A tokenizer that splits a string using a regular expression, which matches either the tokens or the separators between tokens.

>>> tokenizer = RegexpTokenizer('\w+|\$[\d\.]+|\S+')

:type pattern: str :param pattern: The pattern used to build this tokenizer. (This pattern must not contain capturing parentheses; Use non-capturing parentheses, e.g. (?:…), instead) :type gaps: bool :param gaps: True if this tokenizer's pattern should be used to find separators between tokens; False if this tokenizer's pattern should be used to find the tokens themselves. :type discard_empty: bool :param discard_empty: True if any empty tokens '' generated by the tokenizer should be discarded. Empty tokens can only be generated if _gaps == True. :type flags: int :param flags: The regexp flags used to compile this tokenizer's pattern. By default, the following flags are used: re.UNICODE | re.MULTILINE | re.DOTALL.

Expand source code

class RegexpTokenizer(TokenizerI):
    """
    A tokenizer that splits a string using a regular expression, which
    matches either the tokens or the separators between tokens.

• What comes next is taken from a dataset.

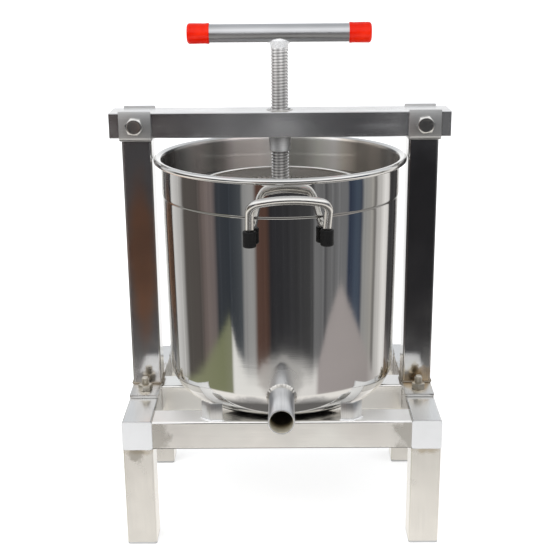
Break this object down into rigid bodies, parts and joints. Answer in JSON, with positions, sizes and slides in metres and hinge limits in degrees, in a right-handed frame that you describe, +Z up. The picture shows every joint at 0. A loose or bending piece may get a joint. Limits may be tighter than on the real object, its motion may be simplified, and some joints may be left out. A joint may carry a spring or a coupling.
{
  "type": "honey press",
  "caption": "Manual honey press: round steel barrel with spout and inner basket on a square-tube stand, pressed by a T-handle lead screw through a bolted cross beam.",
  "frame": {"origin": "middle of the whole machine's footprint, on the floor; the screw axis is 12.3 mm behind it (+Y)", "axes": "+Z up along the screw, +X to the right along the cross beam, the spout points to -Y"},
  "size_m": [0.34, 0.3254, 0.5156],
  "materials": {
    "tube_steel": "polished square tube with drawn lines",
    "mirror_steel": "mirror polished square tube",
    "strip_steel": "brushed sheet steel",
    "fastener_steel": "plain stainless fasteners",
    "turned_steel": "turned steel",
    "barrel_steel": "mirror polished sheet steel",
    "spout_steel": "drawn tube, satin",
    "rod_steel": "polished round bar",
    "basket_steel": "perforated sheet steel, satin",
    "plate_steel": "turned plate, satin",
    "screw_steel": "rolled thread, bright",
    "white_plastic": "moulded, matt",
    "grey_plastic": "moulded, matt",
    "black_rubber": "soft, matt",
    "red_plastic": "dipped, glossy"
  },
  "bodies": {
    "stand": {"side_rail_left": "tube_steel", "side_rail_right": "tube_steel", "cross_rail_front": "tube_steel", "cross_rail_middle": "tube_steel", "cross_rail_rear": "tube_steel", "leg_front_left": "tube_steel", "leg_front_right": "tube_steel", "leg_rear_left": "tube_steel", "leg_rear_right": "tube_steel", "rail_end_caps": "white_plastic", "foot_caps": "grey_plastic", "upright_foot_left": "strip_steel", "upright_foot_right": "strip_steel", "foot_bolts": "fastener_steel", "foot_nuts": "fastener_steel", "upright_left": "mirror_steel", "upright_right": "mirror_steel", "saddle_left": "strip_steel", "saddle_right": "strip_steel", "cross_beam": "mirror_steel", "beam_end_plates": "mirror_steel", "beam_bolts": "fastener_steel", "beam_washers": "fastener_steel", "beam_nuts": "fastener_steel", "lead_nut": "turned_steel", "locating_tabs": "strip_steel"},
    "barrel": {"barrel": "barrel_steel", "spout": "spout_steel", "front_handle": "rod_steel", "rear_handle": "rod_steel", "handle_sleeves": "black_rubber"},
    "basket": {"basket_wall": "basket_steel", "basket_floor": "basket_steel", "basket_rim_wire": "basket_steel", "basket_base_wire": "basket_steel"},
    "press_plate": {"press_plate": "plate_steel", "press_plate_hub": "plate_steel", "hub_set_screws": "fastener_steel"},
    "screw": {"lead_screw": "screw_steel", "handle_bar": "rod_steel", "handle_end_caps": "red_plastic"}
  },
  "joints": [
    {"name": "press_travel", "type": "slide", "parent": "stand", "child": "press_plate", "axis": [0, 0, 1], "range_m": [-0.0646, 0.1291]},
    {"name": "screw_turn", "type": "hinge", "parent": "press_plate", "child": "screw", "pos_m": [0, 0.01234, 0.3], "axis": [0, 0, 1], "range_deg": [-7740, 15480]},
    {"name": "barrel_lift", "type": "slide", "parent": "stand", "child": "barrel", "axis": [0, 0, 1], "range_m": [0, 0.01]},
    {"name": "basket_lift", "type": "slide", "parent": "barrel", "child": "basket", "axis": [0, 0, 1], "range_m": [0, 0.008]}
  ],
  "couplings": [
    {"joint": "press_travel", "follows": "screw_turn", "m_per_rad": 0.00047746}
  ]
}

        >>> tokenizer = RegexpTokenizer('\w+|\$[\d\.]+|\S+')

    :type pattern: str
    :param pattern: The pattern used to build this tokenizer.
        (This pattern must not contain capturing parentheses;
        Use non-capturing parentheses, e.g. (?:...), instead)
    :type gaps: bool
    :param gaps: True if this tokenizer's pattern should be used
        to find separators between tokens; False if this
        tokenizer's pattern should be used to find the tokens
        themselves.
    :type discard_empty: bool
    :param discard_empty: True if any empty tokens `''`
        generated by the tokenizer should be discarded.  Empty
        tokens can only be generated if `_gaps == True`.
    :type flags: int
    :param flags: The regexp flags used to compile this
        tokenizer's pattern.  By default, the following flags are
        used: `re.UNICODE | re.MULTILINE | re.DOTALL`.

    """

    def __init__(
        self,
        pattern,
        gaps=False,
        discard_empty=True,
        flags=re.UNICODE | re.MULTILINE | re.DOTALL,
    ):
        # If they gave us a regexp object, extract the pattern.
        pattern = getattr(pattern, "pattern", pattern)

        self._pattern = pattern
        self._gaps = gaps
        self._discard_empty = discard_empty
        self._flags = flags
        self._regexp = None

    def _check_regexp(self):
        if self._regexp is None:
            self._regexp = re.compile(self._pattern, self._flags)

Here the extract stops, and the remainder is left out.